Records contained in a dataset:
============================================================

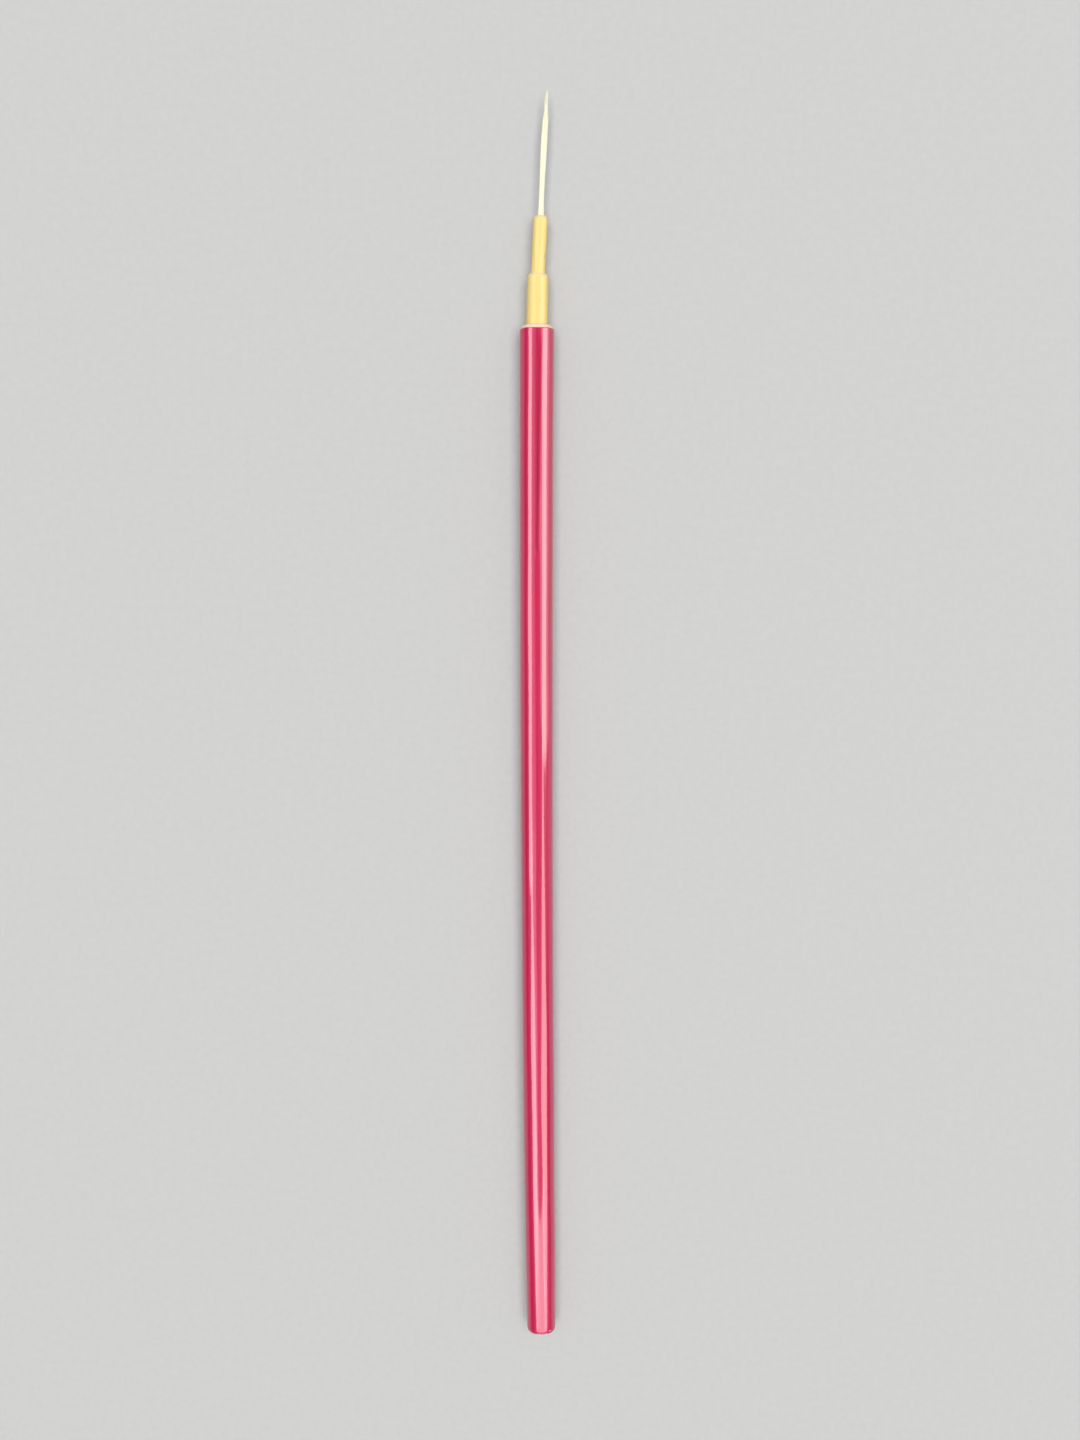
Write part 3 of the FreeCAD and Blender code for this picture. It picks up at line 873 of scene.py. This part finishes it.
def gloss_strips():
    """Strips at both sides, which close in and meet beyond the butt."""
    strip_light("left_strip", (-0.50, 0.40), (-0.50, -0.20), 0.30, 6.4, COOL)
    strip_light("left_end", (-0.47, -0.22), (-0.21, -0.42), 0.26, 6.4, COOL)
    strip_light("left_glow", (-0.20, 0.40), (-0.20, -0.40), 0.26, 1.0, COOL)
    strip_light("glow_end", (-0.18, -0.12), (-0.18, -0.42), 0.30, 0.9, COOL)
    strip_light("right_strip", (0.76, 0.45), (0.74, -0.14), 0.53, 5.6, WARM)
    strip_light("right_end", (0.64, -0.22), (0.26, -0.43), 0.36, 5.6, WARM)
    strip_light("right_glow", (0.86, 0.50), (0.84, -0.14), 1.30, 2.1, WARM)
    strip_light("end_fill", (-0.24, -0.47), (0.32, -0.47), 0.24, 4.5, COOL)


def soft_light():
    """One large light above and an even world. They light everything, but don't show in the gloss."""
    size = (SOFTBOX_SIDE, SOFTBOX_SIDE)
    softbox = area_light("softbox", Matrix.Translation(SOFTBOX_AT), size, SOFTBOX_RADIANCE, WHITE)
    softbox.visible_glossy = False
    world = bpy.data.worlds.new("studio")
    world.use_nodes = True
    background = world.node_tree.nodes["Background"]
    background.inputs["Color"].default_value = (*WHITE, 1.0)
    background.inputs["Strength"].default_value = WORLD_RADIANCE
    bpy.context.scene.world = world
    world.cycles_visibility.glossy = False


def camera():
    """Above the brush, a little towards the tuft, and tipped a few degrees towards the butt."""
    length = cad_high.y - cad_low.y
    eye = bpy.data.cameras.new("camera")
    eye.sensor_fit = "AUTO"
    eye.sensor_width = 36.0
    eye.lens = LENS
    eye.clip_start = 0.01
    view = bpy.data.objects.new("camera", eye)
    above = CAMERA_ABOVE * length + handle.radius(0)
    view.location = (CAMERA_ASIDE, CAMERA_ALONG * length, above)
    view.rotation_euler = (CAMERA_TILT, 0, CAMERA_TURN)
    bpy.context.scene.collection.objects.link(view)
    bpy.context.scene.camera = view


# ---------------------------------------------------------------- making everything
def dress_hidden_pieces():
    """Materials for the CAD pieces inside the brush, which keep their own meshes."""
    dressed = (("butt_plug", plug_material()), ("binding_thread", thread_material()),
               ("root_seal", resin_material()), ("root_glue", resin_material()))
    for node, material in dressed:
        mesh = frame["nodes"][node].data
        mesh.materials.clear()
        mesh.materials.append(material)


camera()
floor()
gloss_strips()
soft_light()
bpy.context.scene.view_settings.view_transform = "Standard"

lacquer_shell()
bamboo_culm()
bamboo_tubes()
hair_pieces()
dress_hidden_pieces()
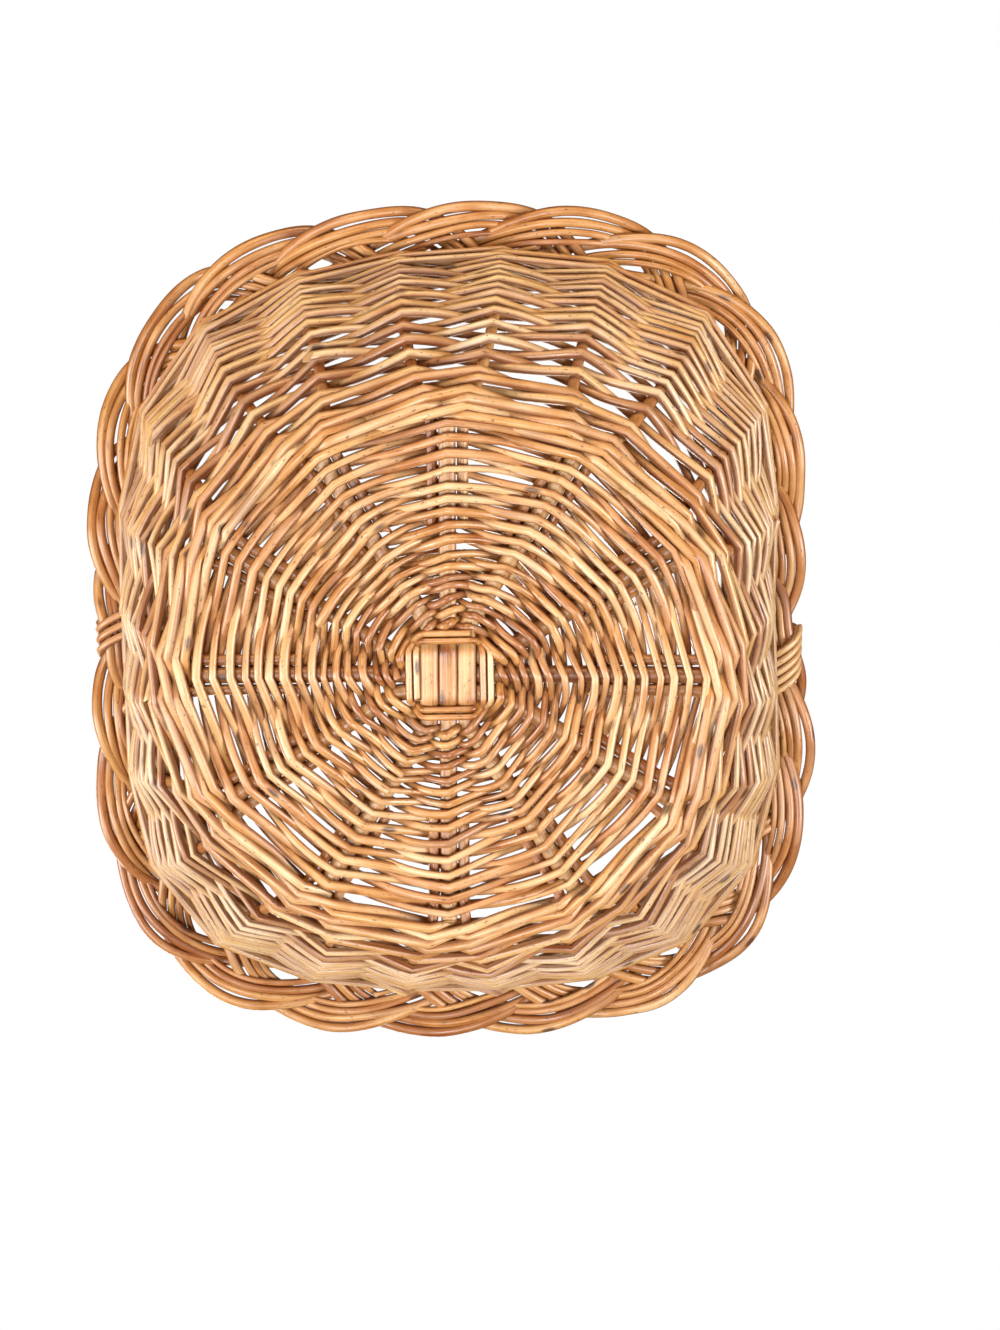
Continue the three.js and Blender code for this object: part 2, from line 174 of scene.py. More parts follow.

============================================================

_Exercise instructions_
Extract the lines above, from the first one through the one containing "world.cycles_visibility.glossy = False", and return only those, unchanged.

_Written solution_
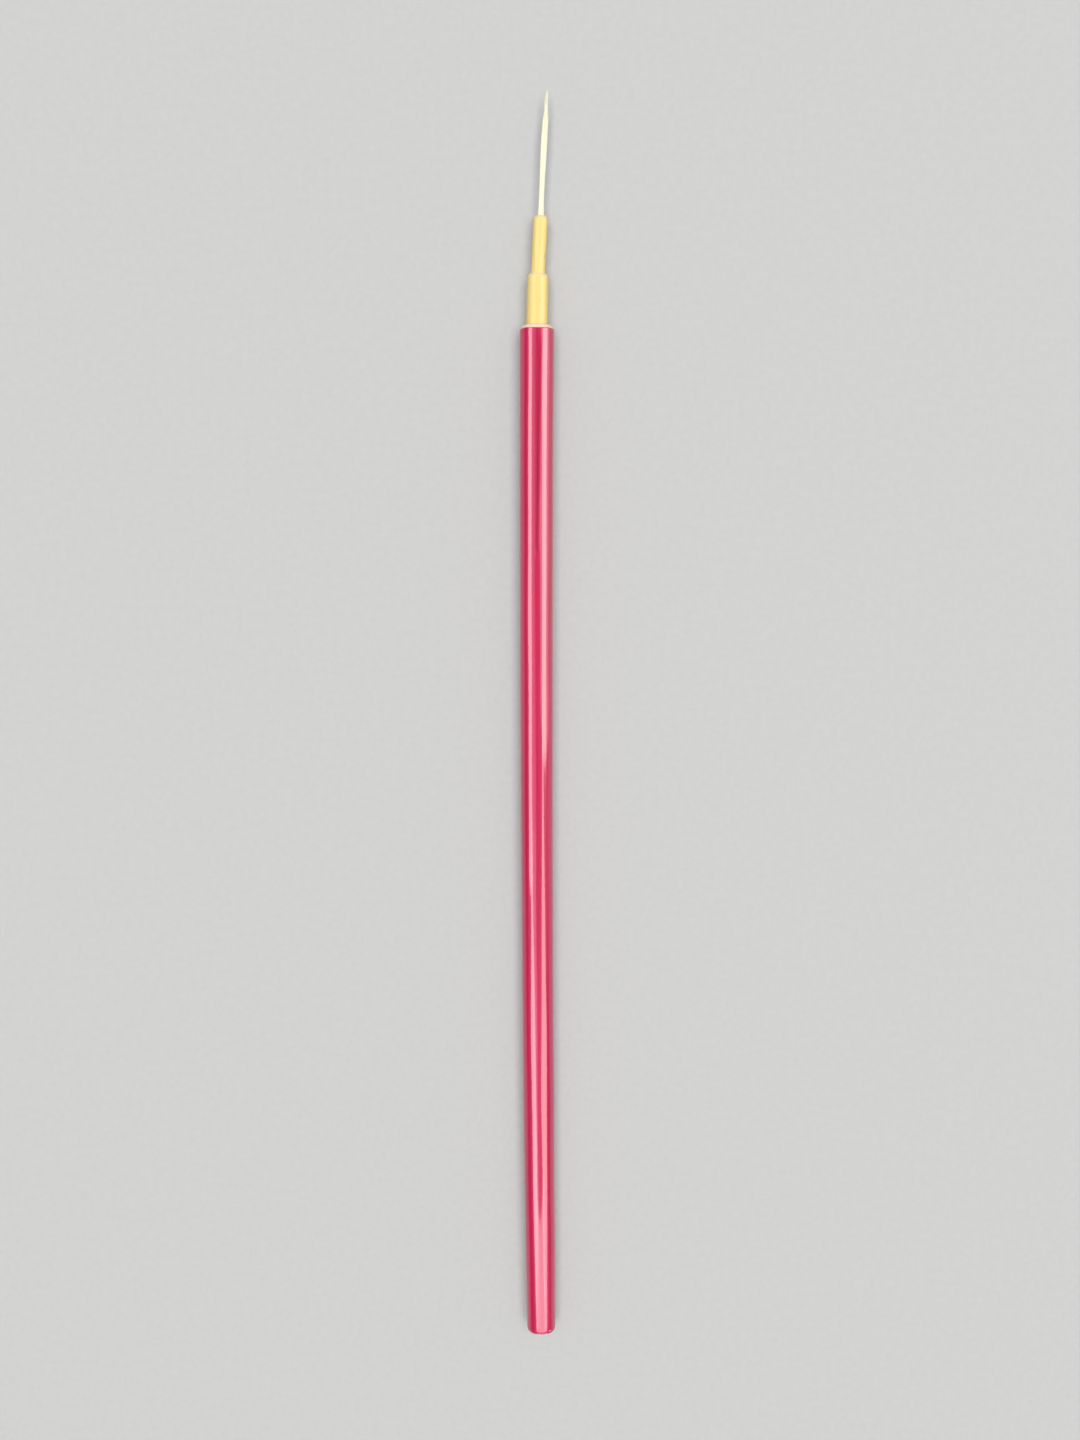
Write part 3 of the FreeCAD and Blender code for this picture. It picks up at line 873 of scene.py. This part finishes it.
def gloss_strips():
    """Strips at both sides, which close in and meet beyond the butt."""
    strip_light("left_strip", (-0.50, 0.40), (-0.50, -0.20), 0.30, 6.4, COOL)
    strip_light("left_end", (-0.47, -0.22), (-0.21, -0.42), 0.26, 6.4, COOL)
    strip_light("left_glow", (-0.20, 0.40), (-0.20, -0.40), 0.26, 1.0, COOL)
    strip_light("glow_end", (-0.18, -0.12), (-0.18, -0.42), 0.30, 0.9, COOL)
    strip_light("right_strip", (0.76, 0.45), (0.74, -0.14), 0.53, 5.6, WARM)
    strip_light("right_end", (0.64, -0.22), (0.26, -0.43), 0.36, 5.6, WARM)
    strip_light("right_glow", (0.86, 0.50), (0.84, -0.14), 1.30, 2.1, WARM)
    strip_light("end_fill", (-0.24, -0.47), (0.32, -0.47), 0.24, 4.5, COOL)


def soft_light():
    """One large light above and an even world. They light everything, but don't show in the gloss."""
    size = (SOFTBOX_SIDE, SOFTBOX_SIDE)
    softbox = area_light("softbox", Matrix.Translation(SOFTBOX_AT), size, SOFTBOX_RADIANCE, WHITE)
    softbox.visible_glossy = False
    world = bpy.data.worlds.new("studio")
    world.use_nodes = True
    background = world.node_tree.nodes["Background"]
    background.inputs["Color"].default_value = (*WHITE, 1.0)
    background.inputs["Strength"].default_value = WORLD_RADIANCE
    bpy.context.scene.world = world
    world.cycles_visibility.glossy = False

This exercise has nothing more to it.